I just read 42 Rules for Your New Leadership Role. Then I reread it. This book is dynamite!
Author Pam Fox Rollin gets it about leadership, and how to transition into your new leadership role. The book is easy to read — and use. Its format, 42 short essays on making the transition to leadership, makes it a valuable resource for new and experienced leaders. It is the very best “how to” guide for leaders I’ve come across — and I’ve read a ton of leadership books.
I particularly like Rule 4, “Draft Your Strategic One-Pager.” Rollin’s advice, “Summarize you company’s strategy and your team’s role,” is solid, but often overlooked common sense. She asks some thought provoking questions and suggests that the reader answer them in a one page summary.
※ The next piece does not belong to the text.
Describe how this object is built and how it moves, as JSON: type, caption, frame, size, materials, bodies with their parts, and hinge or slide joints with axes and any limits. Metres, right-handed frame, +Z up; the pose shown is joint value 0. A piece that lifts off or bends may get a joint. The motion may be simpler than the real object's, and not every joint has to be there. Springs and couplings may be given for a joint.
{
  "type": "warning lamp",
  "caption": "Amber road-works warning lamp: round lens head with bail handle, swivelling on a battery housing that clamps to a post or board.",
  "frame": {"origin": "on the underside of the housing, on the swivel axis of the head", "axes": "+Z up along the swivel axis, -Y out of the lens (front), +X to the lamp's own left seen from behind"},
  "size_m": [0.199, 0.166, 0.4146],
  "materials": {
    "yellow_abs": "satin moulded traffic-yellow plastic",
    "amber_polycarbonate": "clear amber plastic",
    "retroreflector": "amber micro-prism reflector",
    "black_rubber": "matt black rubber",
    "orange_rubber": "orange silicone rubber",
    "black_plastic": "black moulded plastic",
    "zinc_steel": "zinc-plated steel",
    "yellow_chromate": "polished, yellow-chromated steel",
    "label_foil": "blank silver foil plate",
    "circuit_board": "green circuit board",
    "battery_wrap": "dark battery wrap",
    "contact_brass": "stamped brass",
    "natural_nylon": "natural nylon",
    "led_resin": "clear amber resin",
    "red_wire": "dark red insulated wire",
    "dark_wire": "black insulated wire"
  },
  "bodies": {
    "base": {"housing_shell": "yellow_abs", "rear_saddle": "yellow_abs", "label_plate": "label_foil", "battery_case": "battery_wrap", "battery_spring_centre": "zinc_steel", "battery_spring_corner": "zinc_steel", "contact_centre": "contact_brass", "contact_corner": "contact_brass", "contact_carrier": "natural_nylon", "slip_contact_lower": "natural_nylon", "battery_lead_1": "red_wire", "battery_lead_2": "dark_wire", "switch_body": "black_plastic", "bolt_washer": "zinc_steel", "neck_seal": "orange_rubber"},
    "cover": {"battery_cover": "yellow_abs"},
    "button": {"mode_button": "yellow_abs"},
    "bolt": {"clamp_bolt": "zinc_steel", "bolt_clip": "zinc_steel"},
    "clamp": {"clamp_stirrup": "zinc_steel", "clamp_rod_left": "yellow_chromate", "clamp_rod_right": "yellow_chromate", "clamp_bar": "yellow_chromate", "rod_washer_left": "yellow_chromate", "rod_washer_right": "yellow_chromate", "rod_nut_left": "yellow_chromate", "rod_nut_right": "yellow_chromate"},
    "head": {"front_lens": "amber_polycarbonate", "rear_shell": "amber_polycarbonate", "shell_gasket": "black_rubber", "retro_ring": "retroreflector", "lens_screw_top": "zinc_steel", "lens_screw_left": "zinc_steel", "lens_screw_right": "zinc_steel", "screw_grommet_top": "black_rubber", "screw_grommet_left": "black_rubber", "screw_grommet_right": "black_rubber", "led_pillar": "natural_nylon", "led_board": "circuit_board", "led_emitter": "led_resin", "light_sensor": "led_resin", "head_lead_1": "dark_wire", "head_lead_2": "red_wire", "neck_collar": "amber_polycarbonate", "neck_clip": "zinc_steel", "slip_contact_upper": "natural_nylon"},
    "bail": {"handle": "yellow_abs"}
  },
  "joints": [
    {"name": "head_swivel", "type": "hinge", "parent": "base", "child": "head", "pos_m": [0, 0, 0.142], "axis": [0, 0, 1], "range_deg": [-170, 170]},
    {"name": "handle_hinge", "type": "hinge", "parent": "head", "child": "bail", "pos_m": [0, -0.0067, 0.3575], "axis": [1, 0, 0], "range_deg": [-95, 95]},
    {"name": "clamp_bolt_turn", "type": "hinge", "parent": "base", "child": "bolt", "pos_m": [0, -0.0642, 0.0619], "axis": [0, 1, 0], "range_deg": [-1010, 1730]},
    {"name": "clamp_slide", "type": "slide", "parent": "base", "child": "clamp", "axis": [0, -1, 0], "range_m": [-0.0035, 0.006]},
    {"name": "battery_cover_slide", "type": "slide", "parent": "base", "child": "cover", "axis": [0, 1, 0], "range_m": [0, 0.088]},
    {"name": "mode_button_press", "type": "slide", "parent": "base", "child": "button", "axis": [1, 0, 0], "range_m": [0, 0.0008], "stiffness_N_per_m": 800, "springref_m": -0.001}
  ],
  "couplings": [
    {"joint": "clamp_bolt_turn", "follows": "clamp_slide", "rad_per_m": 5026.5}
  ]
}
Rule 15, “Show People How to Work With You,” is another great piece of common sense leadership advice. Rollin says, “Often new leaders neglect to tell their people what they want, and then are frustrated when they don’t get it.” This is right out of Performance Management 101, but many leadership don’t follow this advice. Successful leaders make it easy for people to work with and for them.
Rule 30, “Grow More Leaders,” is another of my favorites. In my experience Rollin is correct when she says, “If you develop a reputation as a great boss, you’ll have a steady supply of great people who want to work for you.” People flock to leaders who have a track record of growing subordinates and getting them promoted. I love her advice on championing your people: simple but powerful ideas like “bring them to meetings” and “speak well of them.”
Every one of the 42 rules in this book contains terrific advice, presented in a simple, straightforward manner. The book is better for the personal stories Rollin shares throughout. By the way, she follows her own advice. Rule 21 is “Tell a Good Story.”
42 Rules for Your New Leadership Role is a must read for new and experienced leaders. Do yourself a favor. Get a copy, read it and put its common sense advice to work.